Artists, writers, and creative types in general will always have boundaries imposed upon them. Whether this is lack of money to fabricate their vision, the cost of basic materials, the need to keep a day job to support their personal responsibilities, people just not 'getting' them, no gallery space to exhibit in, or no time for creative expression. However, I really believe it is the pushing against those boundaries that leads to better creative outcomes. Problem-solving leads to growth and improves your practice. Fighting against the limitation, or working with it or around it, sharpens your focus and helps you know when 'it is done'.

Anyway, that's my two bobs' worth. (Speaking of keeping it succinct, oops!) Do you enjoy the challenge of finding a creative solution? Or are you sure that total freedom would be better for your practice?

Sunday, 8 July 2012

Is there a 12-step program for Etsy addiction?

My name is Beverley Mitchell and I am an Etsy addict.

There. I've said it. The whole world knows (well, the three of you who are reading, but y'know, anyone could know if they bothered to check ...)

It started out with just a few gifts for friends and family, here, there. Then, frustrated with missing out on things I really wanted in eBay auctions, I started to prefer the surety of an outright purchase rather than bidding for vintage items, even if it did mean paying a slight premium: if I paid, I got it, end of story. Instant gratification plus postage delay.

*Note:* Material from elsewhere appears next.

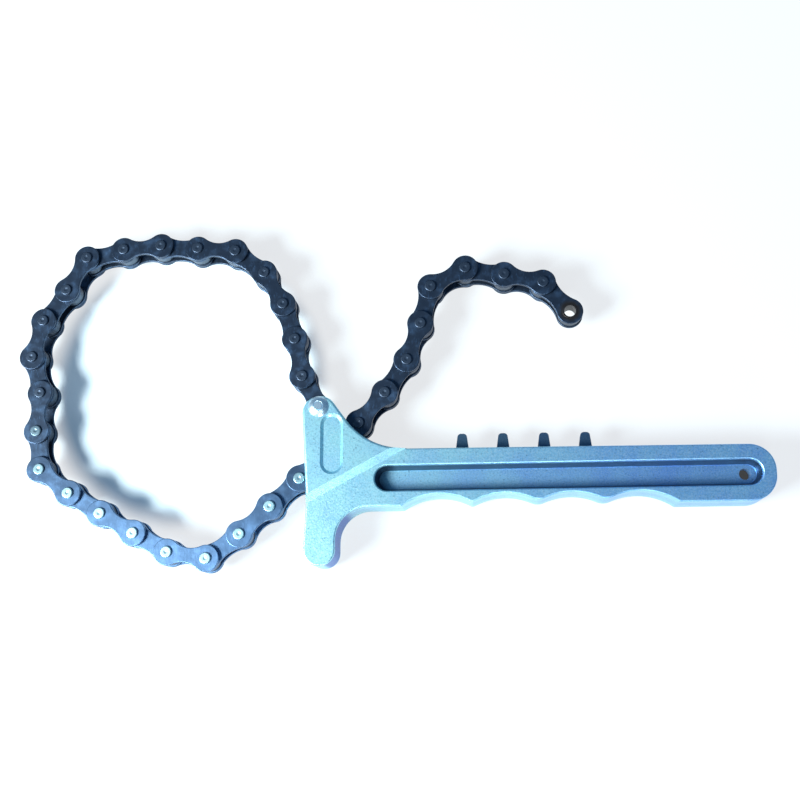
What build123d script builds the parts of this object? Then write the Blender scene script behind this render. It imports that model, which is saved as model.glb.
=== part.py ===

Then things got kinda crazy. Obsession set in. It doesn't help that I live in a regional centre where, if your proclivities run to the slightly eccentric like mine, you can't just walk into the shopping mall and get that perfect thang for an upcoming event. Yes, I shop for vintage on a pretty regular basis around town, but it's a lottery. Etsy gives a better chance of success in the search.

And then the killer blow: I got engaged. I would love to know what percentage of Etsy's turnover is wedding related. Hell, even the search stats would be mind-blowing I'm sure. Plus, once married, I will apply for permanent residency in my beloved's home country - Canada. Cue the hunt for a whole new wardrobe to guard against the cold. My vintage tropical sun dresses that are so perfect for Cairns just won't cut it in a Montreal winter, so it's lucky I am stockpiling a substantial wardrobe there already even though it is probably about 15 months until I am likely to move. I have also purchased all our wedding decorations, my wedding dress and a vintage map pdf to use on our invitations on Etsy. Ob.Sessed!

And then to crank it up one notch further, I opened a shop. This has actually been a blessing in disguise. Now, instead of spending hours a night trawling favourite shops or searching for knee-length 50s skirts with a 26-27 inch waist, I am sneaking a peek at my shop stats - visits, favourites, listing views, watching the difference it makes when I list new things or someone else puts one of my items in a treasury. This is good because it stops me spending money. I also have an excuse now to buy the great things I see in op shops that don't fit or suit me: "Oh, I'll just get it for the shop," is my new enabling phrase.

Not everyone loves Etsy, though. I did peek at the dark netherworlds of the rather bitter sites such as Regretsy, but ya know what? While I concede some points about crappy or inappropriate handmade items, the market will deal with those, and I think I'd rather hang out with the happy people, thanks. There's lots of natural lighting and everyone I've met has been really lovely. Ah, Etsy! It's fun, it's pretty and it's not hurting anything but my PayPal balance. Favourite!